A key focus of public health practice has been on what we eat, as unhealthy diets are the leading cause of mortality in the UK (PHE 2016). However, this attention has historically focussed on nutritional components of diet (sugar, salt, fat), and on increasing our fruit and vegetable intake to the recommended 5-a-day. But are these the only aspects of food related to our population’s health?

In fact, the health of the population is inextricably tied both to our environment and to the food we eat. It is the entire food system that connects all three in a clear and circular way: health depends on food which depends on the food system which affects the environment which affects our health.  

The Faculty of Public Health (FPH) recognised these links last year in their response to the Agriculture Bill consultation, where we advocated for a whole health approach to agriculture, including particular focus on three key areas:

  1. healthy diets for all and improving health inequalities
  2. antimicrobial resistance and links with animal welfare
  3. links between health, the environment and sustainability.

This year, the FPH is taking this recognition of whole food systems further with the formation of its new Food Special Interest Group (SIG). The aim of the Food SIG is to provide support and advocate for the importance of healthy and sustainable food systems within public health practice, both at the local and national levels. While we are a very new group, we have taken two big steps to get the ball rolling

First, we are delighted to announce that the FPH has joined the Eating Better Alliance and that we support the ‘less and better’ philosophy to meat consumption. 

Public health is an evidence-based practice, and evidence strongly supports the idea that diets lower in meat consumption support population health in every sense. The recent publication of the EAT Lancet Commission report stresses the need for diets low in meat in order to ensure we can feed our global population well into the future, and also to protect the environmental resources our food system depends on. Happily, there are co-benefits here as these same dietary changes can also improve people’s health

The idea of ‘better’ meat was at first a bit of an obstacle to the public health way of thinking, as there is potential for this word to imply aspiration or higher cost – both of which are anathema to a core public health aim of reducing inequality. However, ‘better’ in this case refers to higher environmental and animal welfare standards within the farming system. These better farming methods help to reduce air and water pollution, greenhouse gas emissions and use of antibiotics – all areas of key public health concern. Ensuring that this type of ‘better’ meat is available and affordable for people across the socioeconomic spectrum will be a key focus of our advocacy.

The second action of the Food SIG has been to publish our discussion paper, Sustainable Food Systems for a Healthier UK. Co-branded with The Soil Association, this paper outlines key areas where public health and the wider food system overlap in terms of sustainability. It provides a list of 11 recommended actions for public health professionals to consider, both at local and national levels.  One recommendation is to promote the ‘less and better’ approach to meat consumption within the population.

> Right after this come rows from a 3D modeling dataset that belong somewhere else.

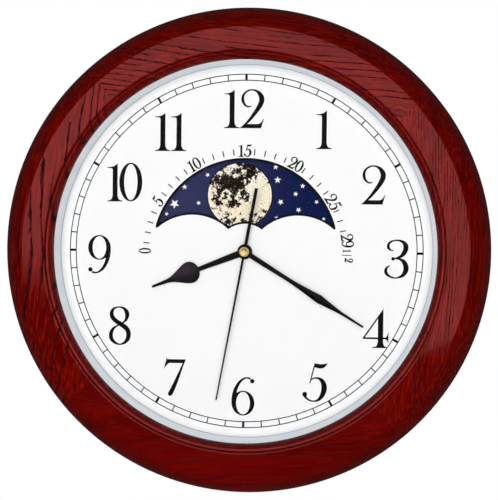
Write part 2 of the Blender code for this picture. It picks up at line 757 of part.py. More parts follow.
def make_nut():
    tube("mounting_washer", BUSH_R + GAP, WASHER_R, WASHER_BACK, WASHER_BACK + WASHER_THICKNESS, "brass")
    flats = circle(NUT_ACROSS_FLATS / math.sqrt(3), 6)
    flat("mounting_nut", [flats, circle(BUSH_R + GAP, 16)], NUT_BACK, BUSH_FRONT, "brass")


def smooth(start, end, share):
    """Between two values, level at both ends."""
    return start + (end - start) * (1 - math.cos(math.pi * share)) / 2


def hour_half_outline():
    """(distance, half width) along the hour hand: stem, pear-shaped bulb, thin tip."""
    stem, neck, tip = HOUR_STEM, HOUR_NECK, HOUR_TIP
    length = HOUR_BULB_END - HOUR_BULB_START
    widest = HOUR_BULB_START + HOUR_BULB_HALF_WIDTH
    half = [(0, HOUR_ROOT), (HOUR_BULB_START, stem)]
    for i in range(1, 6):
        t = math.pi / 2 * i / 5
        half.append((widest - HOUR_BULB_HALF_WIDTH * math.cos(t), HOUR_BULB_HALF_WIDTH * math.sin(t)))
    for i in range(1, 7):
        x = widest + (length - HOUR_BULB_HALF_WIDTH) * i / 6
        half.append((x, smooth(HOUR_BULB_HALF_WIDTH, neck, i / 6)))
    half += [(HOUR_HAND_LENGTH - tip, tip), (HOUR_HAND_LENGTH, tip / 2)]
    return half


def minute_half_outline():
    """(distance, half width) along the minute hand: stem, long leaf with a blunt corner, thin tip."""
    stem, neck, tip = MINUTE_STEM, MINUTE_NECK, MINUTE_TIP
    half = [(0, MINUTE_ROOT), (MINUTE_LEAF_START, stem)]
    swell = MINUTE_LEAF_HALF_WIDTH - stem
    for i in range(1, 5):
        share = i / 4
        x = MINUTE_LEAF_START + (MINUTE_LEAF_WIDEST - MINUTE_LEAF_START) * share
        half.append((x, stem + swell * share**1.4))
    for i in range(1, 5):
        share = i / 4
        x = MINUTE_LEAF_WIDEST + (MINUTE_LEAF_END - MINUTE_LEAF_WIDEST) * share
        half.append((x, neck + (MINUTE_LEAF_HALF_WIDTH - neck) * (1 - share) ** 1.3))
    half += [(MINUTE_HAND_LENGTH - tip, tip), (MINUTE_HAND_LENGTH, tip / 2)]
    return half


def second_half_outline():
    tip = SECOND_HALF_WIDTH / 2
    return [
        (-SECOND_TAIL_LENGTH, SECOND_HALF_WIDTH),
        (0, SECOND_HALF_WIDTH),
        (SECOND_HAND_LENGTH - tip, tip),
        (SECOND_HAND_LENGTH, tip / 2),
    ]


def both_sides(half):
    return half + [(x, -w) for x, w in reversed(half)]


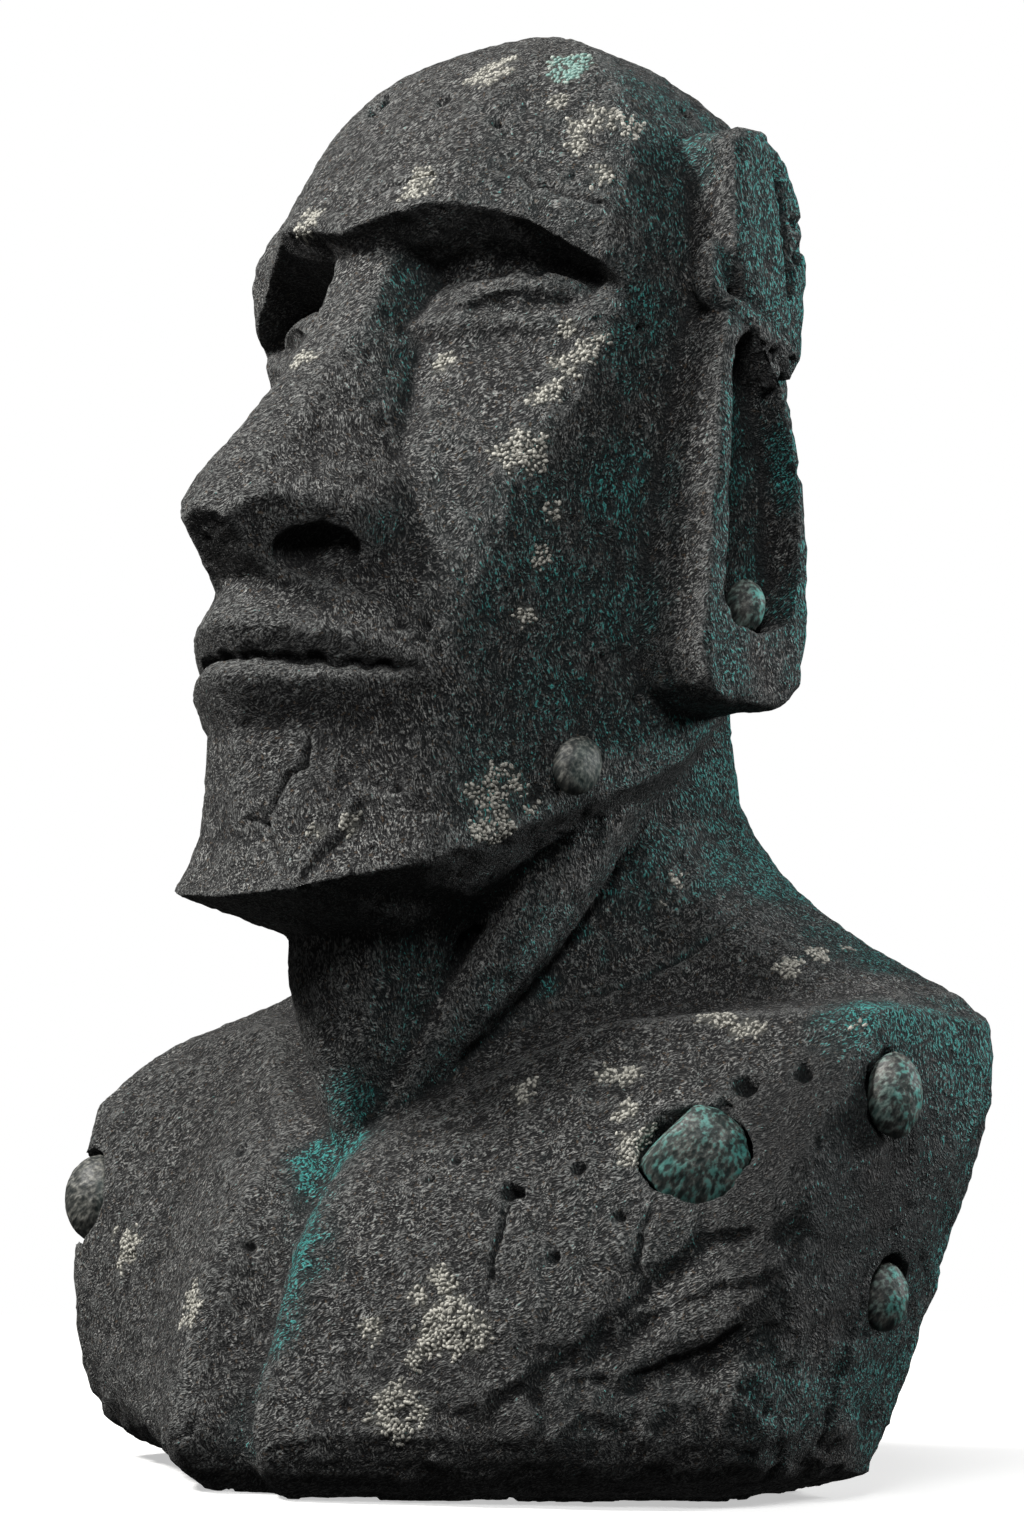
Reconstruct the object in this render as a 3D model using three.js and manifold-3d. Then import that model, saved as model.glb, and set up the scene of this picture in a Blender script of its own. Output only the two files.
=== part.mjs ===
// A moai bust: head, neck and chest of an Easter Island ancestor figure, carved from one block of
// dark stone and cut off flat below the chest. Rounded cobbles that were caught in the rock when it
// formed sit in their own sockets. Millimetres, +Z up. The figure looks along -Y, its own left side
// is +X, and the origin is on the flat underside, below the neck. "Forward" means -Y throughout.

import * as THREE from "three";
import { LoftGeometry } from "three/addons/geometries/LoftGeometry.js";
import { mergeVertices } from "three/addons/utils/BufferGeometryUtils.js";
import Module from "manifold-3d";

const wasm = await Module();
wasm.setup();

// ---------------------------------------------------------------- driving dimensions

const GROOVE_HALF = 60; // half the distance between the two ridges beside the chest groove
const JAW_LINE = [ // forward, height: the lower edge of the jaw, from the back of the head to the chin
  [-190, 830],
  [-34, 705],
  [83, 622],
  [230, 580],
  [292, 562],
  [372, 543],
  [395, 534],
];
const CHIN = JAW_LINE.at(-1)[1];
const EVEN_FROM = 950; // the height from which the head's levels no longer follow the jaw line
const BROW_EDGE = [ // distance from the midline, height: the lower edge of the overhanging brow
  [0, 1141],
  [60, 1155],
  [120, 1160],
  [190, 1138],
  [268, 1076],
];
const BROW_FRONT = [[0, 250], [90, 240], [265, 125], [290, 100]]; // from the midline, forward
const HOLLOW_DEPTH = [[0, 66], [70, 64], [200, 46], [268, 0], [290, -10]]; // how deep the eyes lie
const EYE = { out: 146, forward: 146, height: 1077, half: 80, turn: 0.56 };
const MOUTH = { half: 162, front: 372, round: 46, corner: 271, height: 753, droop: 17, droopRight: 32 };
const SOCKET_GAP = 5; // clear space round a cobble's face
const TOUCH_GAP = 1; // clear space behind a cobble, where it beds in the rock
const CORNER_STEPS = 3;
const SMALLEST_STEP = 0.8; // faces closer than this to a straight run are merged
const FAR = 900; // larger than any part of the bust

// ---------------------------------------------------------------- small helpers

/** A point given by its distance left of the midline, forward of the neck and above the ground. */
const at = (left, forward, height) => new THREE.Vector3(left, -forward, height);

/** The value at x on a line through [x, value] pairs, held level past its ends. */
function along(pairs, x) {
  const last = pairs.at(-1);
  if (x <= pairs[0][0]) return pairs[0][1];
  if (x >= last[0]) return last[1];
  const i = pairs.findIndex(([edge]) => edge > x);
  const [[x0, y0], [x1, y1]] = [pairs[i - 1], pairs[i]];
  return y0 + ((y1 - y0) * (x - x0)) / (x1 - x0);
}

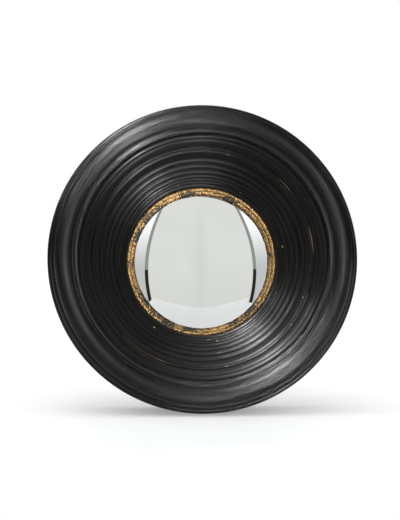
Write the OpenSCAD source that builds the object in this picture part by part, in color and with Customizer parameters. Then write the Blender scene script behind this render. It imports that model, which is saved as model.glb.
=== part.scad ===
// Convex mirror at the bottom of a deep, turned and reeded round frame.
// The mirror's axis is Y: the front faces -Y, the wall plane is y = 0 and +Z is up.
// A profile point is [radius, height], where height is measured forwards from the wall plane.
// On the back, a point is [x, up, height], with the same height.

/* [Frame] */
// Widest diameter of the frame, at its front edge
frame_d = 240; // [238:1:244]
// Depth of the frame, from the wall plane to the crest of its torus
frame_depth = 68; // [67:0.5:70]
// Height of the widest edge in front of the wall plane
edge_h = 47; // [45:0.5:48]
// Angle by which the side leans in towards the wall, in degrees
side_lean = 7.75; // [6.5:0.25:9]
// Radius of the torus moulding
torus_r = 7.6; // [7.2:0.1:7.8]
// Diameter of the recess turned into the back
recess_d = 202; // [200:1:206]
// Depth of that recess
recess_depth = 8; // [7.5:0.25:8]

/* [Mirror] */
// Diameter of the glass
glass_d = 112; // [111:0.5:112.5]
// Thickness of the glass
glass_t = 2.5; // [2.2:0.1:2.6]
// Radius of curvature of the glass's front
glass_curve = 170; // [160:2:190]
// Diameter of the gilt slip's sight edge
sight_d = 106.2; // [105.4:0.2:106.8]

/* [Back] */
// Diameter of the back board
board_d = 127.8; // [126:0.2:128]
// Thickness of the back board
board_t = 4; // [3.6:0.1:4]
// Length of a turn button between its two round ends' centres
button_reach = 13; // [11:0.5:14]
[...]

This paper is accompanied by a fact sheet which outlines some key facts about food systems and sustainability.

In coming months our new Food SIG will finalise its workplan for 2019-20 and start work on other areas to promote healthy food systems in their entirety. We intend to focus on several areas in the first year, including promoting the ‘less and better’ approach to meat consumption, reducing food waste, and promoting policies to increase healthy local agriculture and green spaces within urban settings as a means to improve health and wellbeing across multiple determinants of health.

The Eating Better Alliance is made up of over 50 civil society organisations passionate about health, environment, animal welfare and social justice.

The Faculty of Public Health join other Eating Better health organisations including Alliance to Save Our Antibiotics, Action on Salt, British Dietic Association, European Public Health Alliance, First Steps Nutrition Trust, Medact, Network of Wellbeing, UK Health Forum in calling for less and better meat and dairy.